● Aim
Where does the string "this" appear? Copy every line of the entries below that holds it.

● Data records

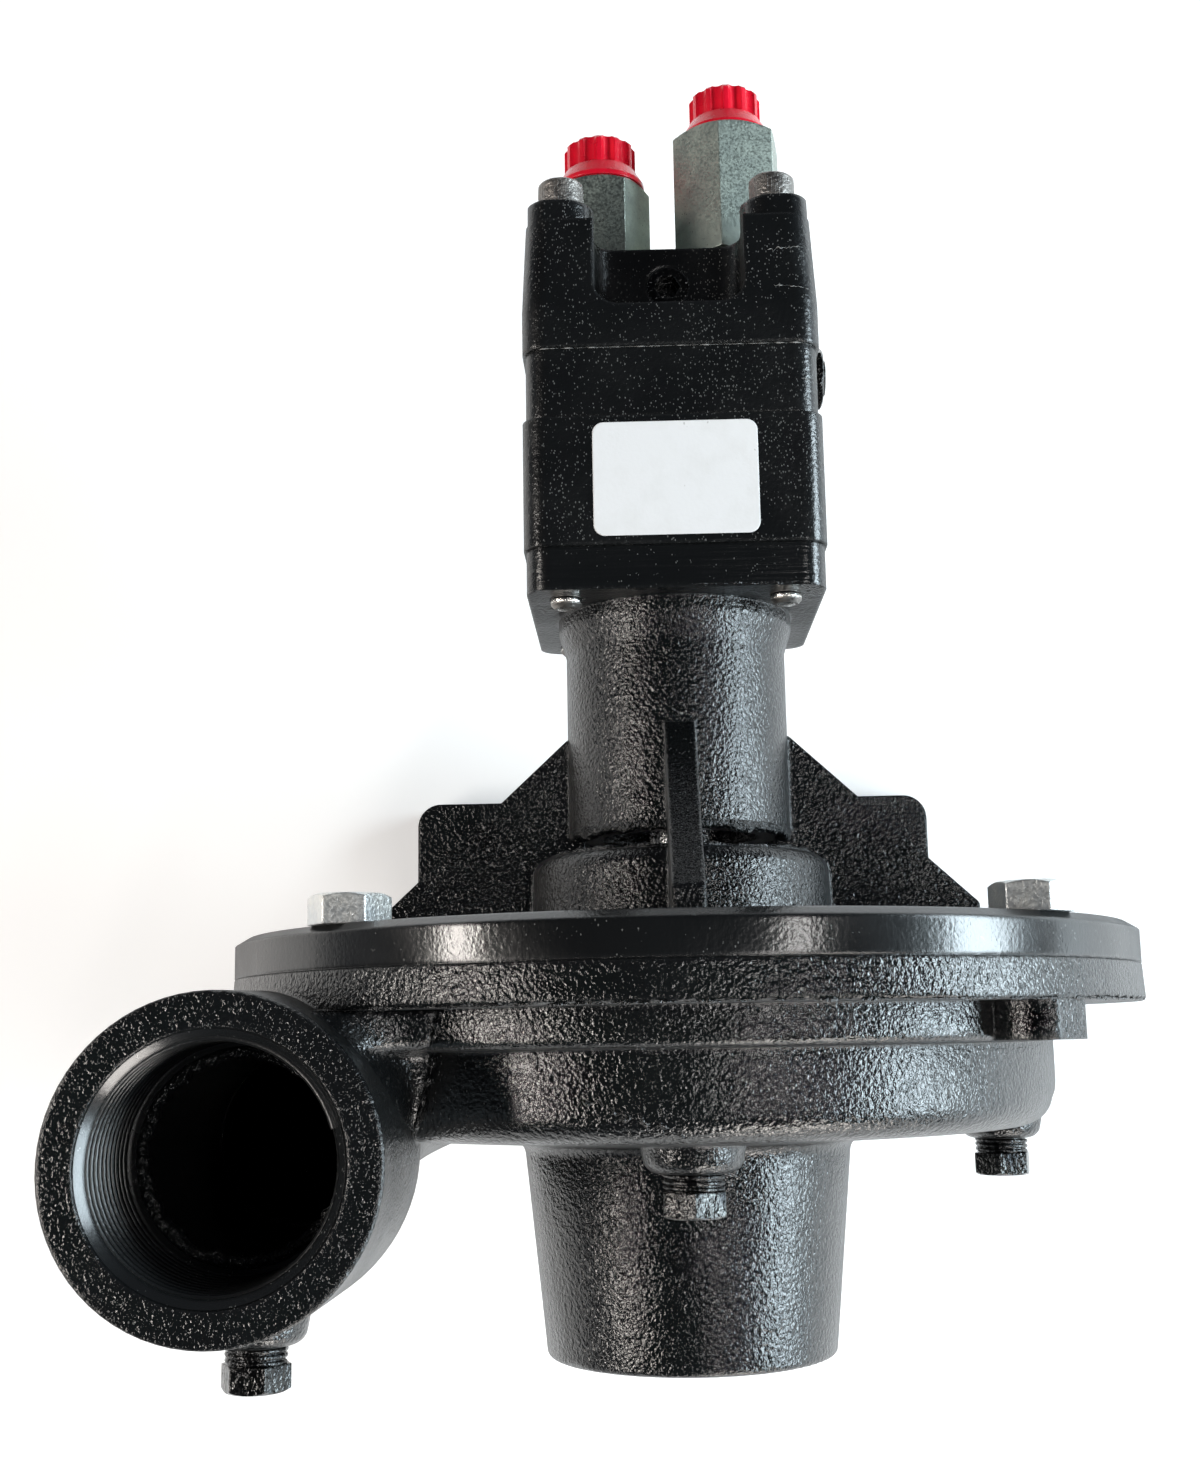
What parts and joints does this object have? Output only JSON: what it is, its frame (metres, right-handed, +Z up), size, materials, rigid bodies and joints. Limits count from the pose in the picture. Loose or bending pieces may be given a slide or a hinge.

* * *

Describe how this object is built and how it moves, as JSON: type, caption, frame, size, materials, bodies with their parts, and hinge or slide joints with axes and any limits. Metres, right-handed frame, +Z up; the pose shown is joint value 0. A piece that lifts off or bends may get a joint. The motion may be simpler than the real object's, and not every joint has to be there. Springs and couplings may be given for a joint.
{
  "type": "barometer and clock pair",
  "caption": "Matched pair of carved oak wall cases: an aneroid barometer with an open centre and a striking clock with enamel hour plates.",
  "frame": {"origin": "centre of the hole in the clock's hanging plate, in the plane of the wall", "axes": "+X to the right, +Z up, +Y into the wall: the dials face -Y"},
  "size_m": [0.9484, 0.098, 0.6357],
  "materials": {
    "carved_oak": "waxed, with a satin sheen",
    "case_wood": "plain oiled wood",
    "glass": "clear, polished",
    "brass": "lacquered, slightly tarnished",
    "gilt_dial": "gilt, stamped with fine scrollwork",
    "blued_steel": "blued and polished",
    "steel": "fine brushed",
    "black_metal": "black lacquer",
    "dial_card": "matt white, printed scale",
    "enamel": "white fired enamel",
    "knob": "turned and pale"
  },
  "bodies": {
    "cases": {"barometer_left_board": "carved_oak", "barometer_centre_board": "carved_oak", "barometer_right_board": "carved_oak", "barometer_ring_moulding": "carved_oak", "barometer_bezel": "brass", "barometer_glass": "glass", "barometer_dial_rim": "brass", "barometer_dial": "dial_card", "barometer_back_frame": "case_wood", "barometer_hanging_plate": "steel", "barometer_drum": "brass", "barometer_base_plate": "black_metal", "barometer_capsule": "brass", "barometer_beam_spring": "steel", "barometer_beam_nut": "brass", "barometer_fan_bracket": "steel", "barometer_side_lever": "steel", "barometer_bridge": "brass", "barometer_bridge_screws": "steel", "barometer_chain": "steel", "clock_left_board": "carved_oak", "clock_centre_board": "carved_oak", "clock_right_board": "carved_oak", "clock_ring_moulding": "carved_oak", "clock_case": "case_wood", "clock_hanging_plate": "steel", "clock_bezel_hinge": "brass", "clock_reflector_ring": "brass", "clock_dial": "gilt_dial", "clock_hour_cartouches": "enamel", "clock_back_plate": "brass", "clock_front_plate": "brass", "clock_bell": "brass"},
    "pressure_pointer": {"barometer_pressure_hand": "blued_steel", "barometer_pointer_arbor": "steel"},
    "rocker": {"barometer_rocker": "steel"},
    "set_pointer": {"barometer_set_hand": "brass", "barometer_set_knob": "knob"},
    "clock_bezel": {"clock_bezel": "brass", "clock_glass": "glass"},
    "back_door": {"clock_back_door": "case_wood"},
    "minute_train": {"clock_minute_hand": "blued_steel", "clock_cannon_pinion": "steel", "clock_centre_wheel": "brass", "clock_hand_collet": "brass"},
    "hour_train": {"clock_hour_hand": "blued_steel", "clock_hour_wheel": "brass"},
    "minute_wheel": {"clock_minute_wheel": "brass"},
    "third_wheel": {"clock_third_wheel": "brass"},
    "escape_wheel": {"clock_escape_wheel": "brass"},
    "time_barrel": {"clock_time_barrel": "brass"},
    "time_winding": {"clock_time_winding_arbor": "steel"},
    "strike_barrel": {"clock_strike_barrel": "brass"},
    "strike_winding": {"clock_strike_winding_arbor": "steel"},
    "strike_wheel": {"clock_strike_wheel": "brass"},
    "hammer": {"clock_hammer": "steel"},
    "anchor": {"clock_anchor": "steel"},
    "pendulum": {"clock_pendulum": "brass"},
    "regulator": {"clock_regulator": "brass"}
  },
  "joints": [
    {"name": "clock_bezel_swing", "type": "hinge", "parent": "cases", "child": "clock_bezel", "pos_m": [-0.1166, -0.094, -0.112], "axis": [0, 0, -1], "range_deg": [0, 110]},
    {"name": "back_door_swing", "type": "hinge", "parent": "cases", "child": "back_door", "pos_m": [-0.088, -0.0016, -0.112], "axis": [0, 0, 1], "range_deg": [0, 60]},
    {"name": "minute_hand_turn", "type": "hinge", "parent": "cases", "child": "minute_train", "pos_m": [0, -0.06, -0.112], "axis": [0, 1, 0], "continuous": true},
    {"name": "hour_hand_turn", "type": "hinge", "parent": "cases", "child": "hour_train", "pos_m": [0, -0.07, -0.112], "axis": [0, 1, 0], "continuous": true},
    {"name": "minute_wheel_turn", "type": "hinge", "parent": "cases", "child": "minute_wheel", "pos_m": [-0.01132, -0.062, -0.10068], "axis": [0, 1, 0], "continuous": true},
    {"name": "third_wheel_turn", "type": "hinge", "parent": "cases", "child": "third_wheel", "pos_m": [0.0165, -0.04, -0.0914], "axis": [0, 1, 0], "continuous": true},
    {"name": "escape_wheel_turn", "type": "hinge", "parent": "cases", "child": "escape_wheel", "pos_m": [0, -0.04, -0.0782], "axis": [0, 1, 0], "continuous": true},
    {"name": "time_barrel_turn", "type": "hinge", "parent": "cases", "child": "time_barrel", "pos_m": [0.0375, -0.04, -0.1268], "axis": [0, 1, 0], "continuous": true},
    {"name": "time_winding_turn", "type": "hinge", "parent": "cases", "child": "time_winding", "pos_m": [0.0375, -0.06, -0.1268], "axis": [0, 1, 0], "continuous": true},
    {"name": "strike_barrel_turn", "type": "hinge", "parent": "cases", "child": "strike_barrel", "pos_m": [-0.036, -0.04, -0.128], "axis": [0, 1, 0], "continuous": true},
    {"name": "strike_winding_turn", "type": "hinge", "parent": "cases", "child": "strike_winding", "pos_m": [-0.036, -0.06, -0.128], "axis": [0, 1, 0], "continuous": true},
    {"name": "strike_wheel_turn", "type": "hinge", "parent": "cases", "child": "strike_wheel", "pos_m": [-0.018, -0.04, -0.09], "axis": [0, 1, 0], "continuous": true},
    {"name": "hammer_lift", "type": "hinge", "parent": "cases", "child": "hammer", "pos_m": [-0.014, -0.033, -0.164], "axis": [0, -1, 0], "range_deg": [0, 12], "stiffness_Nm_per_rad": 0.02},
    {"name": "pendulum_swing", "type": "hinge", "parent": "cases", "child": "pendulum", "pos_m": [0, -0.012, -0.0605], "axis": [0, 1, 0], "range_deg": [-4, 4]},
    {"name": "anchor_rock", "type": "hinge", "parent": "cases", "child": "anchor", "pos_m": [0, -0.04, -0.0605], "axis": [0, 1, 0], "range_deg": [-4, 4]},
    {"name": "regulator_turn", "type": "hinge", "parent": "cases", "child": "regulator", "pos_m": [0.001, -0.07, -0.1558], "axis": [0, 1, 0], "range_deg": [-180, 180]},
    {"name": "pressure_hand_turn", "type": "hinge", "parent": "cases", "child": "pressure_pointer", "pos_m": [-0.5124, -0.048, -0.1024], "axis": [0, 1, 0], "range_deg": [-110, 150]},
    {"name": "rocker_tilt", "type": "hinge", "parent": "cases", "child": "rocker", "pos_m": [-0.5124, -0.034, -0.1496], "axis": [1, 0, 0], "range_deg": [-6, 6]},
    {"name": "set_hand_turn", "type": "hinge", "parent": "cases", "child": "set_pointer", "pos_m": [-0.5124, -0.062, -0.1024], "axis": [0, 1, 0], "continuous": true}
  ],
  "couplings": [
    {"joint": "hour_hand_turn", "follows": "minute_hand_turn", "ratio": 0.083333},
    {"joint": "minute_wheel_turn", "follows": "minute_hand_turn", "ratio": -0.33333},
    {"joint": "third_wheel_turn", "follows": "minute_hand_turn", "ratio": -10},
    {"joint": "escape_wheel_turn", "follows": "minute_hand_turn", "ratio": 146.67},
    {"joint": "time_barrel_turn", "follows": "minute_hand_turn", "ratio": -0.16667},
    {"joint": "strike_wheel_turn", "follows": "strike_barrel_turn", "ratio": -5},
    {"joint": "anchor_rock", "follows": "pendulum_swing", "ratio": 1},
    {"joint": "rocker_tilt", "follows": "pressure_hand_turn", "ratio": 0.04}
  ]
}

● Complete output
What parts and joints does this object have? Output only JSON: what it is, its frame (metres, right-handed, +Z up), size, materials, rigid bodies and joints. Limits count from the pose in the picture. Loose or bending pieces may be given a slide or a hinge.
Describe how this object is built and how it moves, as JSON: type, caption, frame, size, materials, bodies with their parts, and hinge or slide joints with axes and any limits. Metres, right-handed frame, +Z up; the pose shown is joint value 0. A piece that lifts off or bends may get a joint. The motion may be simpler than the real object's, and not every joint has to be there. Springs and couplings may be given for a joint.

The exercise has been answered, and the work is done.